Available data:
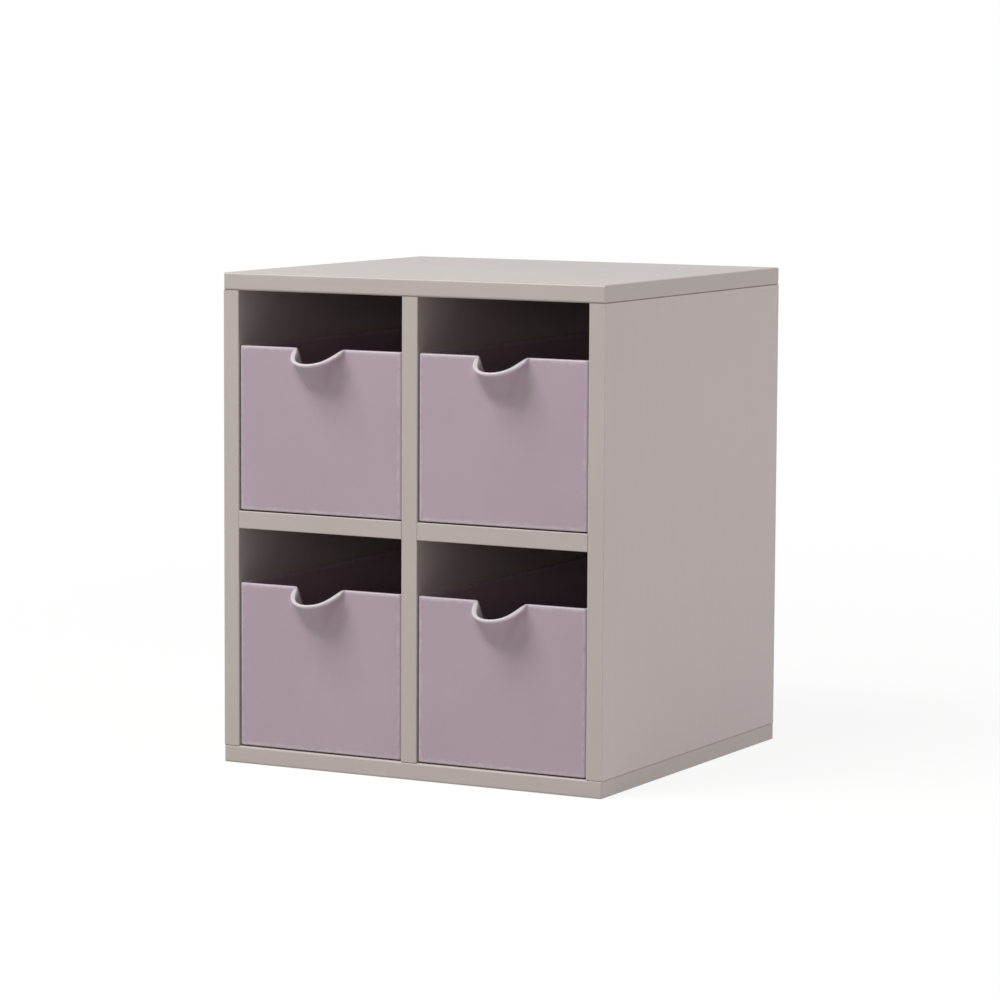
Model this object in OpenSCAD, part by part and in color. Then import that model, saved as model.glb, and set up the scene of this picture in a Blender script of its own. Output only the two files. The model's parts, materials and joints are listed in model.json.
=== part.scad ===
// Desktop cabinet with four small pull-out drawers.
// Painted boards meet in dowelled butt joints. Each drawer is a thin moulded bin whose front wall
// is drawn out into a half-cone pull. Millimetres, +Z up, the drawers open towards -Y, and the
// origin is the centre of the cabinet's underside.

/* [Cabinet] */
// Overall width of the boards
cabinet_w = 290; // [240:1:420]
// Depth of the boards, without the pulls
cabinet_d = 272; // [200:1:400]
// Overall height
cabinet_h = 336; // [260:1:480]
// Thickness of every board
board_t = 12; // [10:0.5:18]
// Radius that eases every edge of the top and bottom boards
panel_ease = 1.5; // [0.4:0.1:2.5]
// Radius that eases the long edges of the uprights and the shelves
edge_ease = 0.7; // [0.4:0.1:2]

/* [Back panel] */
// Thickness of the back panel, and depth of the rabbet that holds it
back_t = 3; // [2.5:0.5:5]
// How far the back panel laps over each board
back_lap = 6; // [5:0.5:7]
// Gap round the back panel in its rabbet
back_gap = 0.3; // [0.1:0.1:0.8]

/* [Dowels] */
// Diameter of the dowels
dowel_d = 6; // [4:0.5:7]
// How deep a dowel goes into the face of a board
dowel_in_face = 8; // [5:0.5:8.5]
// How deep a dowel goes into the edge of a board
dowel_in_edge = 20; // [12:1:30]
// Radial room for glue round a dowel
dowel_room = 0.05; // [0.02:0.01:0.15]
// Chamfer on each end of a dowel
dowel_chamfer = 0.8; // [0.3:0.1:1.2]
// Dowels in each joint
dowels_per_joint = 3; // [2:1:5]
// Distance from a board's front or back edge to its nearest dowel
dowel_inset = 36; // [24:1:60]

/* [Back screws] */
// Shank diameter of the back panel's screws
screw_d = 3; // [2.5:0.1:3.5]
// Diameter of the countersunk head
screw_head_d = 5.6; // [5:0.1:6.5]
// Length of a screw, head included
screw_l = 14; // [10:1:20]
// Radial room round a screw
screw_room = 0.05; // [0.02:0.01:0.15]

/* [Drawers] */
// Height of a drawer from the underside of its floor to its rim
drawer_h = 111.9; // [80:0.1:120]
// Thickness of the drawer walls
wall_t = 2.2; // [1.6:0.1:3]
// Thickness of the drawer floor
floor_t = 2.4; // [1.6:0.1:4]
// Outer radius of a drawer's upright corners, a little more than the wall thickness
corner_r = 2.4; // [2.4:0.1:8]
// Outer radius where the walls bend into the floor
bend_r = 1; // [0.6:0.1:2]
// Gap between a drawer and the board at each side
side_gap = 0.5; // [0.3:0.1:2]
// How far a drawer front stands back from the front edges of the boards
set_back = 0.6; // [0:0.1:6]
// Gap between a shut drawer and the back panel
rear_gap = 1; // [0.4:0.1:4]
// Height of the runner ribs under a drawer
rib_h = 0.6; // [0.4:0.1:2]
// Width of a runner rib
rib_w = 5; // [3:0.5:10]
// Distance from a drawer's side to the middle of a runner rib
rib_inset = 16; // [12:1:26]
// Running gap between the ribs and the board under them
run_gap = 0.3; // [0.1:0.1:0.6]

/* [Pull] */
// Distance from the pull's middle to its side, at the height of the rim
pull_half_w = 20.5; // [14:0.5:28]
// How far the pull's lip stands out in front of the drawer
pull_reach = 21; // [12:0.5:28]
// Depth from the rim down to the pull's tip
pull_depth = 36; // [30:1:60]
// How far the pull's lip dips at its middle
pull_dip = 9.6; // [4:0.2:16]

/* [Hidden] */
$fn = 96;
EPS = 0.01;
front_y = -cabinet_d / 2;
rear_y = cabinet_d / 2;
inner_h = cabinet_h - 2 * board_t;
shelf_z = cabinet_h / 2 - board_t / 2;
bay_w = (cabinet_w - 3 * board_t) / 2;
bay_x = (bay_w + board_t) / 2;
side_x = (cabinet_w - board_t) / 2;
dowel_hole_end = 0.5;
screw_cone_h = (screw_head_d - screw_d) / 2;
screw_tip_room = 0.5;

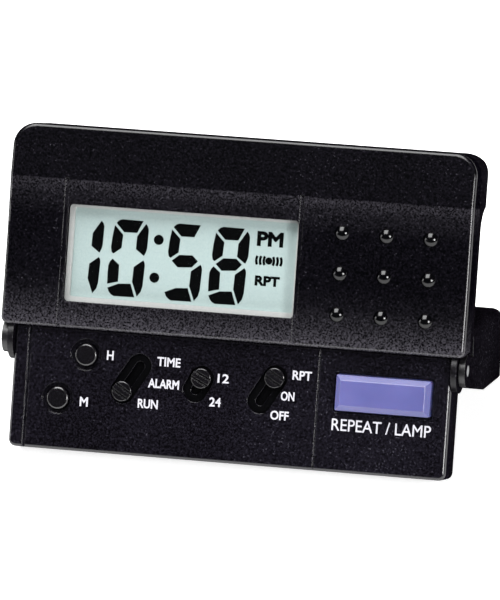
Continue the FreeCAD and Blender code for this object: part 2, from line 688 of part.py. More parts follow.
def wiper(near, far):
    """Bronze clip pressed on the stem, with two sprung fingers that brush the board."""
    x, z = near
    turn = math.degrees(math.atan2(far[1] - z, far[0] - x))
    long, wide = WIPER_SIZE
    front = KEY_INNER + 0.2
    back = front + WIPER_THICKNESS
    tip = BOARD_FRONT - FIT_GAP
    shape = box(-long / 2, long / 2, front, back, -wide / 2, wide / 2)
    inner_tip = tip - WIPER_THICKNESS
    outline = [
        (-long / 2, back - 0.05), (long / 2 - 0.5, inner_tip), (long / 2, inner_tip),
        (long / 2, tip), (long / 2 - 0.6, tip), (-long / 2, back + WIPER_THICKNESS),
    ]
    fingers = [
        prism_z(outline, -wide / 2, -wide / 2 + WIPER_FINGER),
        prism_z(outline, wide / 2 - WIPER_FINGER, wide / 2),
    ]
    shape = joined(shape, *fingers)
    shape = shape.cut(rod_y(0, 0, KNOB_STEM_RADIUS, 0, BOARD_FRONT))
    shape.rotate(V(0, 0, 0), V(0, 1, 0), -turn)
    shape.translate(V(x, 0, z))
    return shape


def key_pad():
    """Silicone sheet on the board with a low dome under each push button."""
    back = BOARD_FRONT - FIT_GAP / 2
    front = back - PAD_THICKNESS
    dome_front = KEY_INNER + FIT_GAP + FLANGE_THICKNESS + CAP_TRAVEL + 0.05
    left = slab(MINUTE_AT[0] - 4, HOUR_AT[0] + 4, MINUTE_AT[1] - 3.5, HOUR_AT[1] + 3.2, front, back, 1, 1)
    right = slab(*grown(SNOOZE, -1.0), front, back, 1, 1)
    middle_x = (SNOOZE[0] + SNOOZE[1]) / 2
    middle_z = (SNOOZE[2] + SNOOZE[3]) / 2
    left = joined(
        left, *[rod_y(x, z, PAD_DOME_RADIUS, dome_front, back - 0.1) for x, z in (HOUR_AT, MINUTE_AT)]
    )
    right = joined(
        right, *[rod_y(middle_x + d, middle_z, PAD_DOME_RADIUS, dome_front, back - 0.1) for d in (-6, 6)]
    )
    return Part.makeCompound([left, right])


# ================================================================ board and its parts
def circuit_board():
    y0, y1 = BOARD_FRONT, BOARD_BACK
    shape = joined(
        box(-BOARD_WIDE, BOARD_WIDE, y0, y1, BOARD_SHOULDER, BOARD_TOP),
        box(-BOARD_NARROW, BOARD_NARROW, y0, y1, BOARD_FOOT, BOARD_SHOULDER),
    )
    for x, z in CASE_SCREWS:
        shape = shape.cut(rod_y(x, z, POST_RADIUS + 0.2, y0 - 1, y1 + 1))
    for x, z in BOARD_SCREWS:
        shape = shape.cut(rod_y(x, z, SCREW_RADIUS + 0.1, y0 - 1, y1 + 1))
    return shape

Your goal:
Please quote every record above exactly as it appears.

Output:
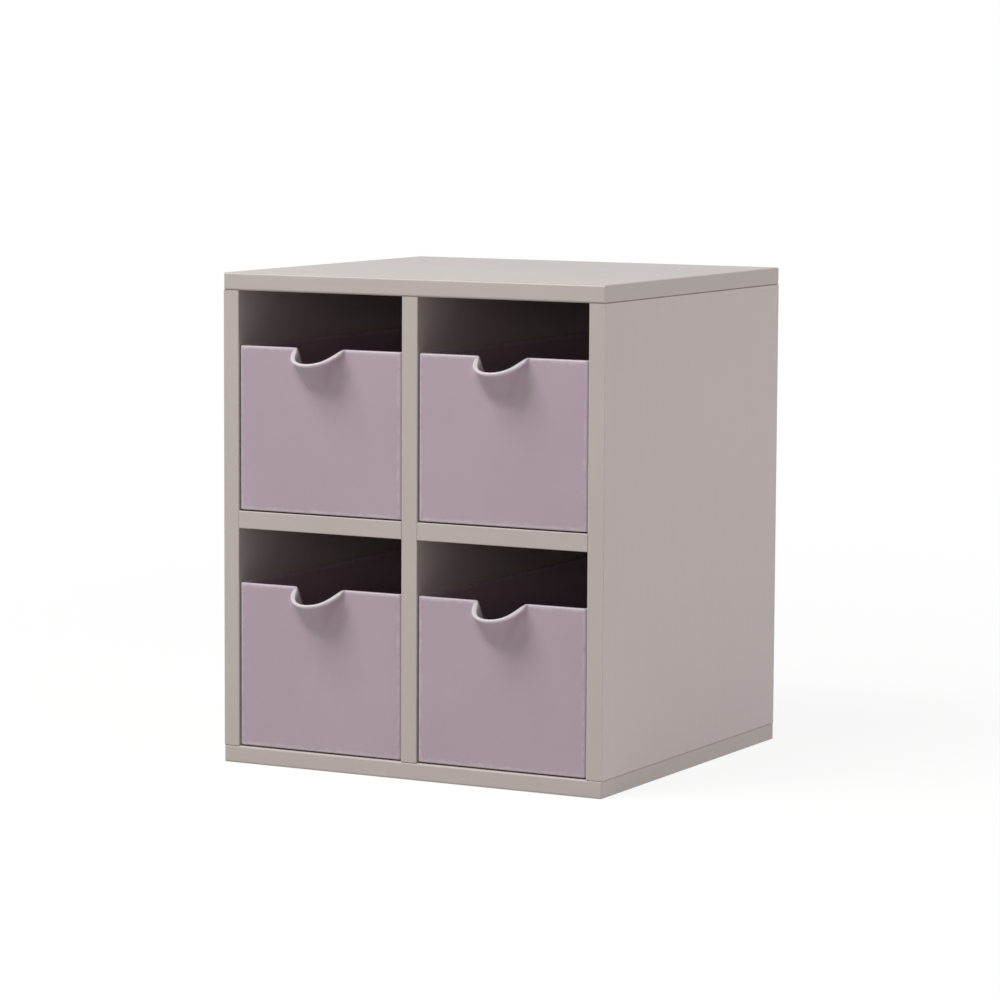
Model this object in OpenSCAD, part by part and in color. Then import that model, saved as model.glb, and set up the scene of this picture in a Blender script of its own. Output only the two files. The model's parts, materials and joints are listed in model.json.
=== part.scad ===
// Desktop cabinet with four small pull-out drawers.
// Painted boards meet in dowelled butt joints. Each drawer is a thin moulded bin whose front wall
// is drawn out into a half-cone pull. Millimetres, +Z up, the drawers open towards -Y, and the
// origin is the centre of the cabinet's underside.

/* [Cabinet] */
// Overall width of the boards
cabinet_w = 290; // [240:1:420]
// Depth of the boards, without the pulls
cabinet_d = 272; // [200:1:400]
// Overall height
cabinet_h = 336; // [260:1:480]
// Thickness of every board
board_t = 12; // [10:0.5:18]
// Radius that eases every edge of the top and bottom boards
panel_ease = 1.5; // [0.4:0.1:2.5]
// Radius that eases the long edges of the uprights and the shelves
edge_ease = 0.7; // [0.4:0.1:2]

/* [Back panel] */
// Thickness of the back panel, and depth of the rabbet that holds it
back_t = 3; // [2.5:0.5:5]
// How far the back panel laps over each board
back_lap = 6; // [5:0.5:7]
// Gap round the back panel in its rabbet
back_gap = 0.3; // [0.1:0.1:0.8]

/* [Dowels] */
// Diameter of the dowels
dowel_d = 6; // [4:0.5:7]
// How deep a dowel goes into the face of a board
dowel_in_face = 8; // [5:0.5:8.5]
// How deep a dowel goes into the edge of a board
dowel_in_edge = 20; // [12:1:30]
// Radial room for glue round a dowel
dowel_room = 0.05; // [0.02:0.01:0.15]
// Chamfer on each end of a dowel
dowel_chamfer = 0.8; // [0.3:0.1:1.2]
// Dowels in each joint
dowels_per_joint = 3; // [2:1:5]
// Distance from a board's front or back edge to its nearest dowel
dowel_inset = 36; // [24:1:60]

/* [Back screws] */
// Shank diameter of the back panel's screws
screw_d = 3; // [2.5:0.1:3.5]
// Diameter of the countersunk head
screw_head_d = 5.6; // [5:0.1:6.5]
// Length of a screw, head included
screw_l = 14; // [10:1:20]
// Radial room round a screw
screw_room = 0.05; // [0.02:0.01:0.15]

/* [Drawers] */
// Height of a drawer from the underside of its floor to its rim
drawer_h = 111.9; // [80:0.1:120]
// Thickness of the drawer walls
wall_t = 2.2; // [1.6:0.1:3]
// Thickness of the drawer floor
floor_t = 2.4; // [1.6:0.1:4]
// Outer radius of a drawer's upright corners, a little more than the wall thickness
corner_r = 2.4; // [2.4:0.1:8]
// Outer radius where the walls bend into the floor
bend_r = 1; // [0.6:0.1:2]
// Gap between a drawer and the board at each side
side_gap = 0.5; // [0.3:0.1:2]
// How far a drawer front stands back from the front edges of the boards
set_back = 0.6; // [0:0.1:6]
// Gap between a shut drawer and the back panel
rear_gap = 1; // [0.4:0.1:4]
// Height of the runner ribs under a drawer
rib_h = 0.6; // [0.4:0.1:2]
// Width of a runner rib
rib_w = 5; // [3:0.5:10]
// Distance from a drawer's side to the middle of a runner rib
rib_inset = 16; // [12:1:26]
// Running gap between the ribs and the board under them
run_gap = 0.3; // [0.1:0.1:0.6]

/* [Pull] */
// Distance from the pull's middle to its side, at the height of the rim
pull_half_w = 20.5; // [14:0.5:28]
// How far the pull's lip stands out in front of the drawer
pull_reach = 21; // [12:0.5:28]
// Depth from the rim down to the pull's tip
pull_depth = 36; // [30:1:60]
// How far the pull's lip dips at its middle
pull_dip = 9.6; // [4:0.2:16]

/* [Hidden] */
$fn = 96;
EPS = 0.01;
front_y = -cabinet_d / 2;
rear_y = cabinet_d / 2;
inner_h = cabinet_h - 2 * board_t;
shelf_z = cabinet_h / 2 - board_t / 2;
bay_w = (cabinet_w - 3 * board_t) / 2;
bay_x = (bay_w + board_t) / 2;
side_x = (cabinet_w - board_t) / 2;
dowel_hole_end = 0.5;
screw_cone_h = (screw_head_d - screw_d) / 2;
screw_tip_room = 0.5;

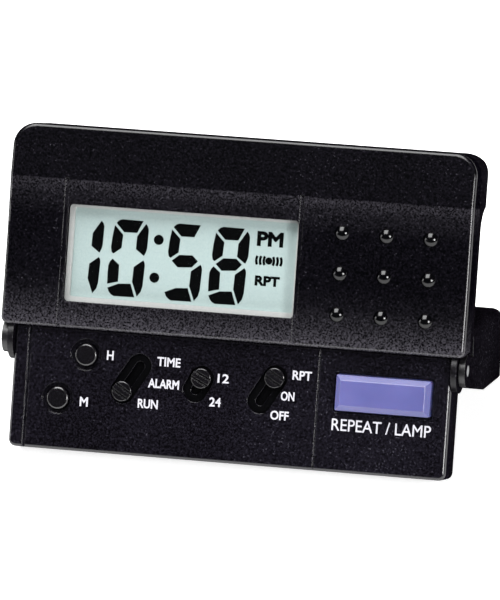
Continue the FreeCAD and Blender code for this object: part 2, from line 688 of part.py. More parts follow.
def wiper(near, far):
    """Bronze clip pressed on the stem, with two sprung fingers that brush the board."""
    x, z = near
    turn = math.degrees(math.atan2(far[1] - z, far[0] - x))
    long, wide = WIPER_SIZE
    front = KEY_INNER + 0.2
    back = front + WIPER_THICKNESS
    tip = BOARD_FRONT - FIT_GAP
    shape = box(-long / 2, long / 2, front, back, -wide / 2, wide / 2)
    inner_tip = tip - WIPER_THICKNESS
    outline = [
        (-long / 2, back - 0.05), (long / 2 - 0.5, inner_tip), (long / 2, inner_tip),
        (long / 2, tip), (long / 2 - 0.6, tip), (-long / 2, back + WIPER_THICKNESS),
    ]
    fingers = [
        prism_z(outline, -wide / 2, -wide / 2 + WIPER_FINGER),
        prism_z(outline, wide / 2 - WIPER_FINGER, wide / 2),
    ]
    shape = joined(shape, *fingers)
    shape = shape.cut(rod_y(0, 0, KNOB_STEM_RADIUS, 0, BOARD_FRONT))
    shape.rotate(V(0, 0, 0), V(0, 1, 0), -turn)
    shape.translate(V(x, 0, z))
    return shape


def key_pad():
    """Silicone sheet on the board with a low dome under each push button."""
    back = BOARD_FRONT - FIT_GAP / 2
    front = back - PAD_THICKNESS
    dome_front = KEY_INNER + FIT_GAP + FLANGE_THICKNESS + CAP_TRAVEL + 0.05
    left = slab(MINUTE_AT[0] - 4, HOUR_AT[0] + 4, MINUTE_AT[1] - 3.5, HOUR_AT[1] + 3.2, front, back, 1, 1)
    right = slab(*grown(SNOOZE, -1.0), front, back, 1, 1)
    middle_x = (SNOOZE[0] + SNOOZE[1]) / 2
    middle_z = (SNOOZE[2] + SNOOZE[3]) / 2
    left = joined(
        left, *[rod_y(x, z, PAD_DOME_RADIUS, dome_front, back - 0.1) for x, z in (HOUR_AT, MINUTE_AT)]
    )
    right = joined(
        right, *[rod_y(middle_x + d, middle_z, PAD_DOME_RADIUS, dome_front, back - 0.1) for d in (-6, 6)]
    )
    return Part.makeCompound([left, right])


# ================================================================ board and its parts
def circuit_board():
    y0, y1 = BOARD_FRONT, BOARD_BACK
    shape = joined(
        box(-BOARD_WIDE, BOARD_WIDE, y0, y1, BOARD_SHOULDER, BOARD_TOP),
        box(-BOARD_NARROW, BOARD_NARROW, y0, y1, BOARD_FOOT, BOARD_SHOULDER),
    )
    for x, z in CASE_SCREWS:
        shape = shape.cut(rod_y(x, z, POST_RADIUS + 0.2, y0 - 1, y1 + 1))
    for x, z in BOARD_SCREWS:
        shape = shape.cut(rod_y(x, z, SCREW_RADIUS + 0.1, y0 - 1, y1 + 1))
    return shape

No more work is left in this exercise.